Sätzeverkauf

Neben dem üblichen "Rharbarber-Gemurmel" auch einmal einen oder zwei artikulierte Sätze sprechen zu dürfen, ist seit jeher der unbezähmbare Wunsch aller Statisten und Komparsen. Wie es sich mit diesem Gefühl verhält, habe ich in der ARD-Serie "Rote Rosen" mehrmals am eigenen Leibe erfahren.

Meist stand ich irgendwo stumm herum oder saß gestikulierend am Tisch oder rannte/ging/schlich querbeet durchs Bild. Weil das Anforderungsprofil für mich keine Steigerung vorsah, beendete ich 2009 meine Komparsenlaufbahn und stieg aus. Meiner Erinnerung nach brachte ich es in etwa fünfzehn Folgen zusammen auf zwanzig gesprochene Worte. Aneinander gereiht ergäbe dies schon einen stattlichen Satz...

Auch viele Theaterstatisten gieren nach dem einen Satz, der sie für einen winzigen Augenblick in den Focus des Publikums rückt. Ähnlich bangen Nachwuchsschauspieler oft um Kürzungen ihre ohnehin kleinen Rollen. Verständlich!
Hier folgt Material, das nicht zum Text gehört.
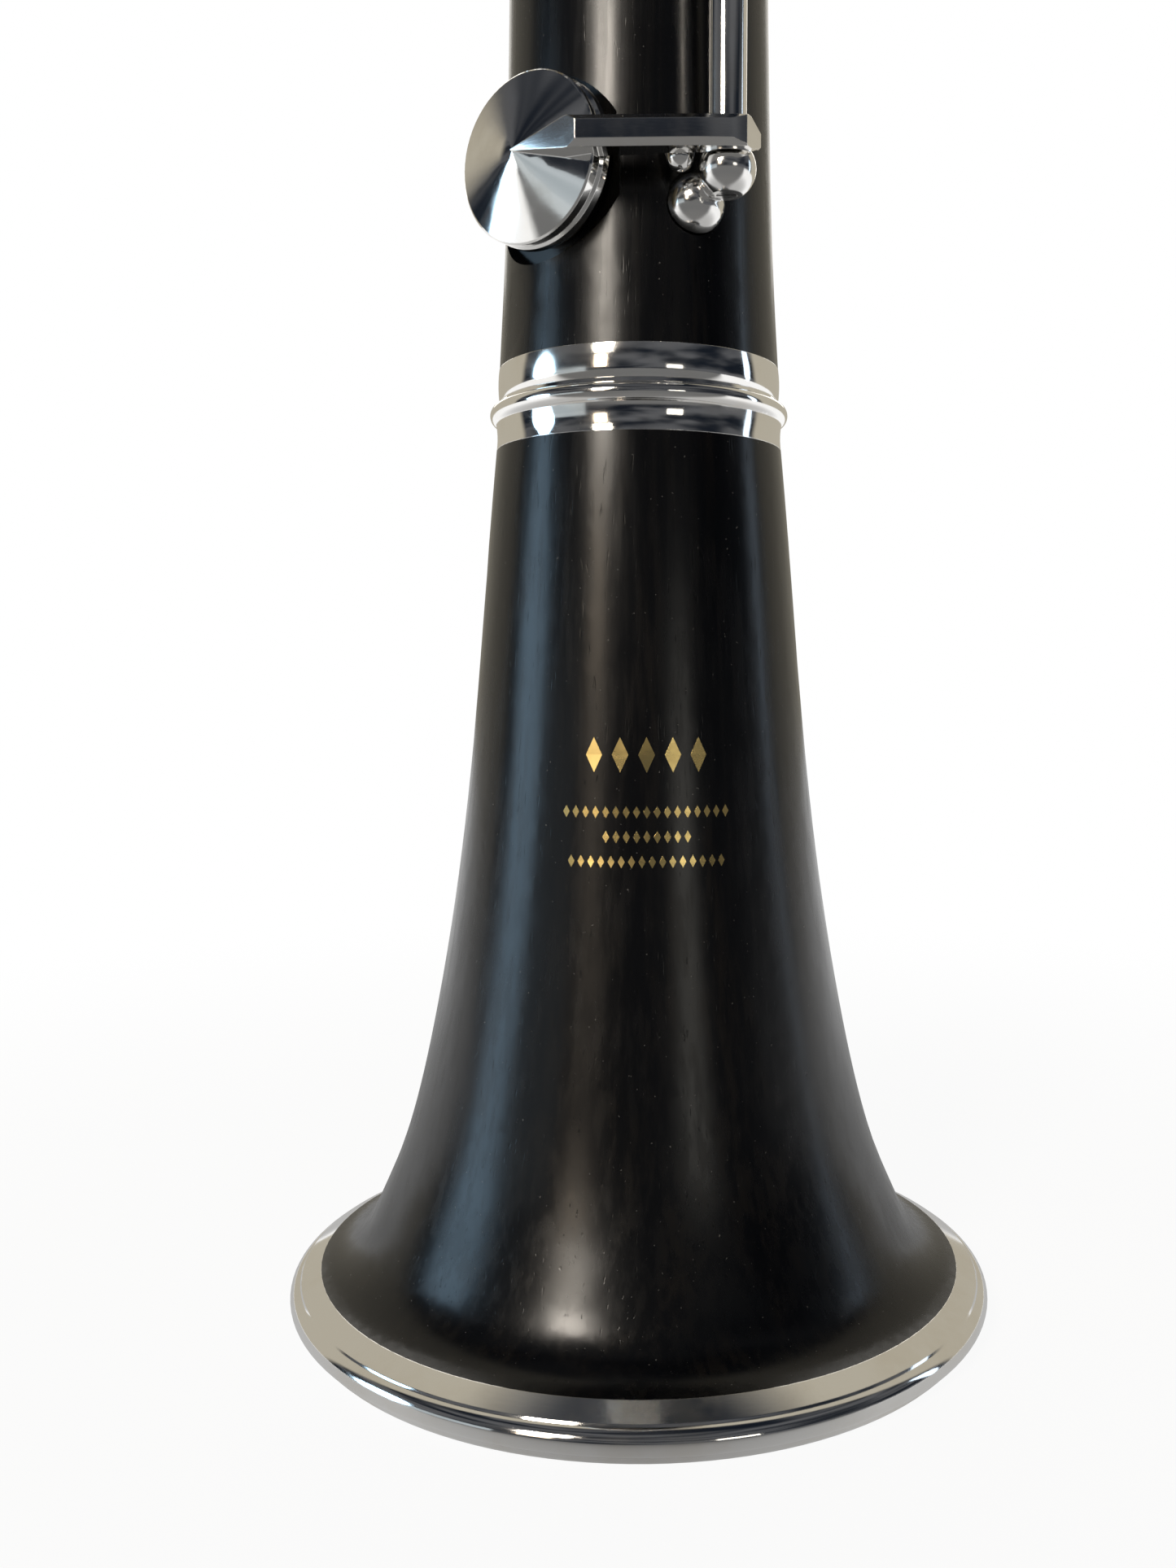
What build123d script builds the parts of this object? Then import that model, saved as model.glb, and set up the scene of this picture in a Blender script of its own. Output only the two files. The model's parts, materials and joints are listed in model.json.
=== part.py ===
from build123d import *

import math
import os

# A wooden soprano clarinet standing on its bell: seventeen-key layout with six finger rings.
# Millimetres. Z runs up the bore, the origin is the middle of the bell's foot, and -Y is the front,
# where the fingers go. Angles round the bore are counted from the front towards +X.

os.makedirs("parts", exist_ok=True)

# Lengths of the five sections, seam to seam.
bell_length = 102.0
lower_length = 221.0
upper_length = 204.0
barrel_length = 65.0
mouthpiece_length = 72.0

seam_bell = bell_length
seam_middle = seam_bell + lower_length
seam_barrel = seam_middle + upper_length
seam_mouthpiece = seam_barrel + barrel_length
tip = seam_mouthpiece + mouthpiece_length

# Radii of the turned wood.
bore_radius = 7.3
bore_foot_radius = 11.5          # where the bore leaves the lower joint
lower_radius = 14.0
upper_radius = 13.8
rim_radius = 40.0
rim_height = 5.1
foot_radius = 38.4
bell_top_radius = 16.0
end_ring_height = 3.5
socket_ring_height = 5.4
middle_ring_height = 6.5
middle_ring_radius = 16.6
ring_wall = 1.25                 # wood left between a socket and the ring over it

# Tenons and sockets.
tenon_length = 15.0
bell_tenon_length = 18.5
tenon_radius = 11.9
bell_tenon_radius = 13.0
mouthpiece_tenon_radius = 11.0
socket_clearance = 0.40
cork_clearance = 0.03
cork_depth = 0.55
cork_margin = 2.6
tenon_gap = 0.3                  # space left beyond the end of a tenon

# Keywork.
tube_radius = 1.6
low_tube_radius = 1.95
rod_radius = 1.05
rod_clearance = 0.05
ball_radius = 2.2
low_ball_radius = 2.95
flat_share = 0.84                # how far out a post's ball is faced off
face_gap = 0.06                  # from a post's face to the end of its tube
neck_radius = 1.15
foot_flange = 2.3
low_foot_flange = 3.1
pivot_depth = 4.5                # of the holes that the pivot screws turn in
pivot_reach = 3.4                # how far a pivot screw stands out of its post
stud_radius = 1.3
stud_length = 2.6
hinge_height = 17.6              # from the bore's axis to a hinge's axis
post_gap = 2.2 * flat_share + face_gap
arm_thickness = 1.6
arm_width = 3.0
cup_side = 2.0
cup_cone = 1.1
pad_proud = 0.55
pad_gap = 0.03
pad_inset = 0.45
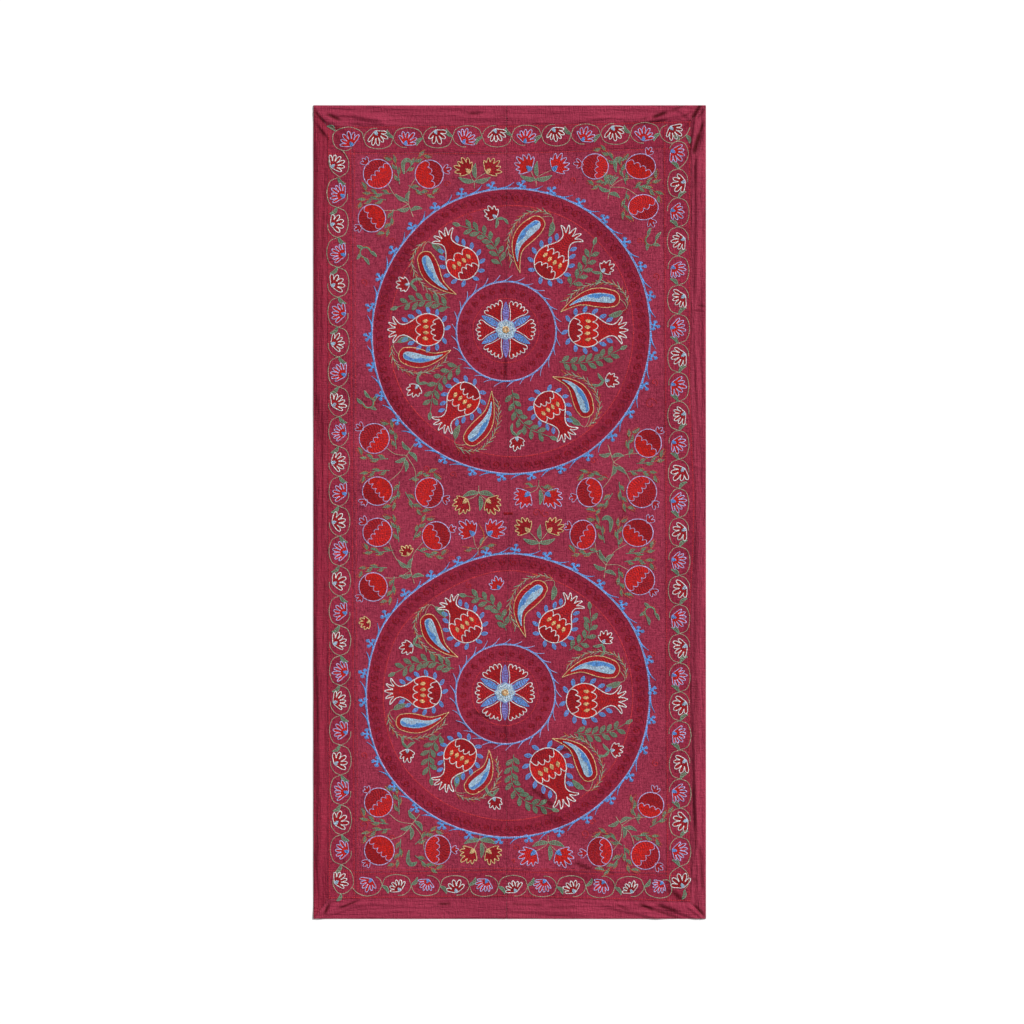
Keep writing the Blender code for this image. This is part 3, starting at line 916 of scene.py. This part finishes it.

Wie sich erste Sporen verdienen, wenn die Regie auch noch kräftig Text zusammenstreicht?

Es gab mal Zeiten, in denen selbst große Schauspieler mit mäßigen Gagen zufrieden sein mussten - und in ihrer finanziellen "Not" das Geheimnis des Sätzeverkaufs entdeckten. Es funktionierte so, dass die geschäftstüchtigen Mimen den begabten Nachwuchs vor einer Aufführung in ihrer Garderobe aufsuchten und ihnen nicht ohne Geschick einzelne Solosätze verschacherten. So mancher Regisseur dürfte große Augen und Ohren bekommen haben, wenn statt des bekannten Namens plötzlich der hoffnungsvolle Nachwuchs oder gar ein Statist mit Inbrunst aber weit weniger Talent den Text intonierte.